Roby Yahav, Amyad Spector, Doron Kushnir, and Matthew C. Waxman
In collaboration with our colleagues from:
Columbia University
Abstract
Stratospheric aerosol injection (SAI) is a solar radiation modification technique, proposed as an interim measure to offset warming while greenhouse gas (GHG) emissions are reduced. This paper discusses a possible SAI implementation route - an alternative to sulfate aerosols formed in situ - based on engineered solid particles having dedicated properties such as size, composition, surface chemistry, and traceable origin, supporting safety, controllability, and functionality needed for SAI systems. These engineered properties also open up options for any future multi-state coordination of SAI through two technical building blocks: (1) the SAI-induced radiative forcing (SRF) - the magnitude of the cooling effect attributable specifically to the SAI layer - as an operator-independent quantity, derivable from direct aerosol-layer measurements; and (2) particle traceability through identifying signatures embedded at production. Both could feed into a shared, publicly accessible monitoring database open to independent interrogation, addressing several governance challenges by anchoring compliance assessments in measurable parameters. Drawing on precedents from the Montreal Protocol, IAEA safeguards, and other regimes, we show that shared technical metrics have historically enabled multi-state cooperation, and we argue the same could apply to SAI. We describe a phased pathway in which the technical capabilities and coordination practices that would use them are developed and tested together, at scales orders of magnitude below operational deployment. To be clear - we regard SAI deployment as premature; the conditions under which it might be considered have not been met. The paper does not propose a governance framework; rather, it identifies technical infrastructure that could support a wide range of such frameworks.
Plain-language summary
Stratospheric aerosol injection (SAI) - adding reflective particles into the upper atmosphere - has been proposed as a way to temporarily cool the planet while greenhouse gas emissions are reduced. This paper does not argue that SAI should be deployed or that it is ready for that. It identifies two features of the engineered particle layer - how much sunlight the layer reflects back to space, and the exact identity of each particle - that would give cooperating states a shared, observable basis for coordinating any such climate stabilization program. Particle identity enables tracing every contribution to the layer, whether from participating states, outside actors, or gaps in compliance. Both features depend on using purpose-built solid particles, not sulfates.
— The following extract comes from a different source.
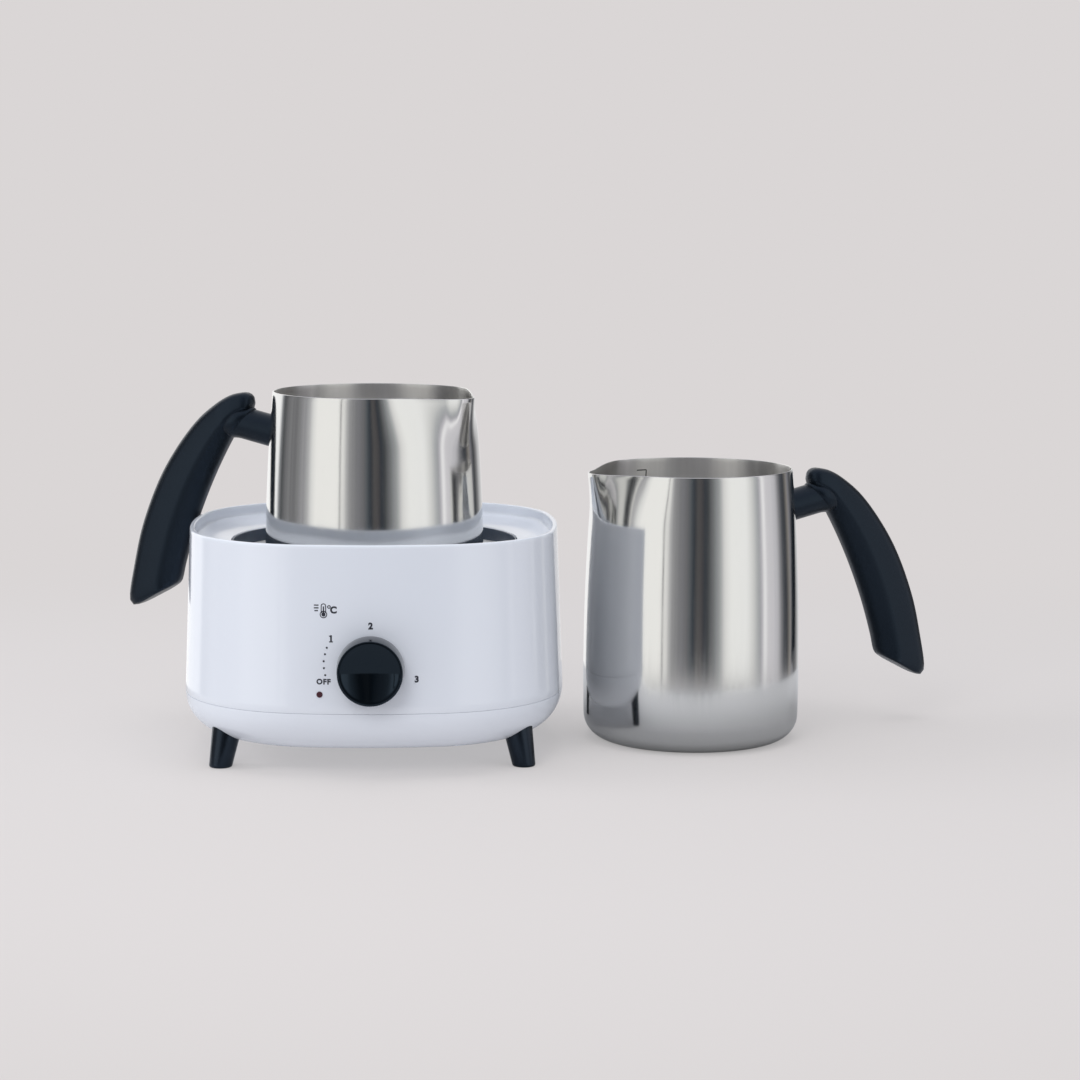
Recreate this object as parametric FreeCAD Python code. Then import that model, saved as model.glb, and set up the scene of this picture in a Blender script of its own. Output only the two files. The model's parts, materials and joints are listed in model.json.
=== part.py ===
"""Candle wax melter: a heated base with a round well, and two pouring jugs.

Millimetres, +Z up. The origin is on the table, under the middle of the well.
The control knob faces -Y, and +X is to the right of somebody facing the knob.
"""
import FreeCAD, Part
import math
import os
from FreeCAD import Vector

# ---------------------------------------------------------------- driving sizes
# housing: a rounded square whose sides are large arcs and whose corners are small ones
HOUSING_ROOM = 41.0      # from the jug's foot out to the housing's side, at the parting line
CORNER_R = 67.7          # plan radius of the corners at the parting line
SIDE_R = 236.0           # plan radius of the bulging sides at the parting line
UNDERSIDE_Z = 11.7       # underside of the housing above the table
PARTING_Z = 32.0         # joint between the lower and the upper housing
RIM_Z = 112.0            # top of the rim
RIM_DRAFT = 3.0          # how far the wall leans in between the parting line and the rim
WALL = 2.4               # plastic wall
EDGE_REACH = 24.0        # how far in the rounding under the lower housing reaches
EDGE_RISE = 20.0         # how high it reaches
EDGE_STEPS = 6
RIM_ROUND = 0.8          # rounding of the rim's two edges

# deck round the well
DECK_HOLE_R = 71.2
DECK_Z = 103.6           # deck height at the hole
DECK_RISE = 0.11         # deck slope, rising outwards
DECK_T = 2.4

# jug
JUG_HEIGHT = 138.0
JUG_FOOT_R = 53.2        # radius where the wall meets the bottom rounding
JUG_BULGE = 0.5          # how much wider it is half way up
JUG_TAPER = 3.2          # how much narrower it is at the rim
JUG_EDGE_R = 12.5        # rounding between bottom and wall
JUG_WALL = 0.8
SPOUT_HEIGHT = 23.0      # height of the pouring lip's bulge
SPOUT_OUT = 3.6          # how far the lip stands out at the rim
SPOUT_R = 11.5           # lip radius at the rim
SPOUT_DIP = 3.0          # how far the lip's tip lies under the rim

# jug handle, in the jug's own frame
HANDLE_TURN = 20.0       # each handle's angle behind the base's left-right line, degrees
STEM_DROP = 22.5         # how far below the rim the stem leaves the wall
STEM_RISE = 13.0         # stem slope, degrees
STEM_R = 8.0
STEM_SEAT = 17.0         # from the housing's side in to the stem's seat inside the grip
GRIP_WIDTH = 19.0
GRIP_BACK = ((-29.2, 4.2), (-17.7, 6.2), (-8.2, 12.0), (1.6, 21.0),
             (17.6, 44.0), (29.3, 72.0), (37.6, 113.0))      # palm side: out from the housing's side,
GRIP_FRONT = ((-28.6, 10.4), (-21.2, 17.0), (-14.0, 28.5), (-3.8, 49.0),
              (5.1, 72.0), (12.8, 101.0))                    # down from the jug's rim; and jug side
GRIP_CREASE = 0.48       # where the grip is widest, as a share from the jug side
GRIP_BACK_SHARE = 0.62   # width of the palm side against the widest
GRIP_FRONT_SHARE = 0.42
GRIP_NOSE_SHARE = 0.6
GRIP_STEPS = 9
STUD_R = 2.5
STUD_PLATE_R = 6.5
STUD_PLATE_T = 1.2
INSERT_R = 3.6
INSERT_LENGTH = 8.0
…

Those same measurements could ground questions of responsibility, verification, and dispute resolution in observed facts rather than disputed estimates of climate impacts. This kind of measurement-first approach has supported international cooperation on hard problems before, from nuclear arms control to ozone protection. The paper also outlines a step-by-step pathway in which the technical tools and the governance practices around them are built and tested together, well before SAI itself could possibly be deployed.